Basically, the parameter for the __del()__ function is the path you want to erase. It could be also some elements of a given array with a syntax like __del(.array[x])__.
# Exports

## To Json
Unlike what one would argue, this trick allows to make smaller json, easyer to process.

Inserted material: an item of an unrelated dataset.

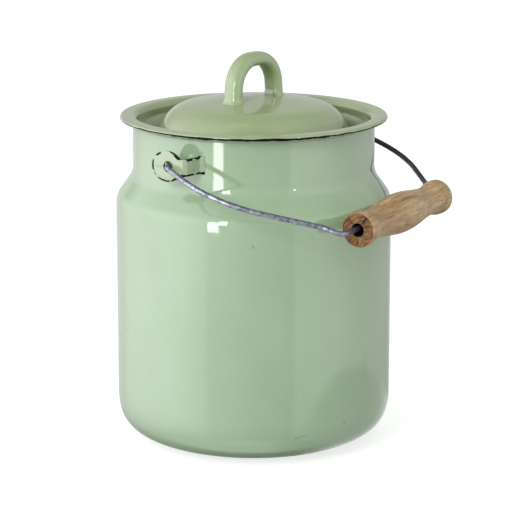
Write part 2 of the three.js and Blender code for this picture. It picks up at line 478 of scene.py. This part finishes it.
def pail_enamel():
    """The pail's enamel, bare along the mouth's bead and dark where the base has stood."""
    look = enamel("pail_green_enamel", colour(170, 196, 162), colour(162, 189, 152), SCRATCHES)
    x, y, z = look.axes()
    radius = look.away(x, y)
    ragged = look.maths("MULTIPLY", look.noise(160.0, 3.0, 0.6), 1.6 * MM)
    rim = look.span(look.maths("ADD", z, ragged), (RIM_HEIGHT - 0.4) * MM, (RIM_HEIGHT - 0.2) * MM)
    foot = look.maths("ADD", look.maths("MULTIPLY", look.noise(300.0, 4.0, 0.7), 1.2 * MM), z)
    low = look.span(foot, 0.95 * MM, 0.7 * MM)
    stood = look.maths("MULTIPLY", low, look.span(radius, 30 * MM, 40 * MM))
    base = look.mix(stood, look.base, colour(60, 62, 54))
    show_black(look, base, rim)
    return look.material


def lid_enamel():
    """The lid's enamel, bare along the lip, with painted shade, darker and duller, in part of the
    channel.
    """
    look = enamel("lid_green_enamel", colour(168, 184, 142), colour(160, 177, 132))
    x, y, z = look.axes()
    radius = look.away(x, y)
    outer = look.span(radius, (HOOP_RADIUS - 2.6) * MM, (HOOP_RADIUS - 2.2) * MM)
    broken = look.maths("MULTIPLY", look.noise(75.0, 4.0, 0.65), 1.7 * MM)
    height = look.maths("SUBTRACT", z, broken)
    lip = look.span(height, (HOOP_LIP + 0.42) * MM, (HOOP_LIP + 0.3) * MM)
    bare = look.maths("MULTIPLY", outer, lip)
    # Painted shade: the channel between dome and hoop is darkened and dulled, from none at -X to full
    # at +X.
    ragged = look.maths("MULTIPLY_ADD", look.noise(70.0, 3.0, 0.6), 1.6 * MM, z)
    low = look.span(ragged, (CHANNEL_FLOOR + 12.4) * MM, (CHANNEL_FLOOR + 10) * MM)
    past_dome = look.span(radius, (CHANNEL_RADIUS - 5.7) * MM, (CHANNEL_RADIUS + 1.3) * MM)
    before_hoop = look.span(radius, (RECESS_RADIUS + 4.4) * MM, (RECESS_RADIUS - 4.6) * MM)
    channel = look.maths("MULTIPLY", look.maths("MULTIPLY", low, past_dome), before_hoop)
    painted_channel_shade = look.maths("MULTIPLY", channel, look.span(x, -60 * MM, 60 * MM))
    base = look.mix(painted_channel_shade, look.base, colour(88, 100, 64))
    show_black(look, base, bare, look.maths("MULTIPLY", painted_channel_shade, 0.85))
    return look.material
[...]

For instance, let's assume we want to work with only the people _actors_. 

In [2]:
jq '.export | del(.organes) | .acteurs' data/AMO30_tous_acteurs_tous_mandats_tous_organes_historique.json > data/acteurs.json

{
  "acteur": [
    {
      "uid": {
        "@xsi:type": "IdActeur_type",
        "#text": "PA1300"
      },
      "etatCivil": {
        "ident": {
          "civ": "M.",


In [3]:
head -15 data/acteurs.json

{
  "acteur": [
    {
      "uid": {
        "@xsi:type": "IdActeur_type",
        "#text": "PA1300"
      },
      "etatCivil": {
        "ident": {
          "civ": "M.",
          "prenom": "Jean-Michel",
          "nom": "Ferrand",
          "alpha": "Ferrand",
          "trigramme": null
        },


## To csv
This is usually the end-goal to this kind of manipulation. 
* Generate a table;
* Pipe it through the __@csv__ filter;
* Save it as a csv file.

In [24]:
jq -r '.acteur[] | [.etatCivil.ident.prenom,.etatCivil.ident.nom] | @csv' data/acteurs.json > data/acteurs.csv

In [25]:
head -15 data/acteurs.csv

"Jean-Michel","Ferrand"
"Alain","Ferry"
"Daniel","Fidelin"
"Jean-Yves","Besselat"
"Simon","Renucci"
"Jean-Marie","Rolland"
"Hervé","Novelli"
"Vincent","Descoeur"
"Bernard","Depierre"
"Marie-Françoise","Perol-Dumont"
"Louis","Aliot"
"Frédérique","Tuffnell"
"Éric","Poulliat"
"Florence","Lasserre-David"
"Olivia","Gregoire"


The next step? Well, you got yourself a csv file. Congrats, the hardest has yet to come: clean your data with pandas in python or sed/vi. Well, that part is usually more explained.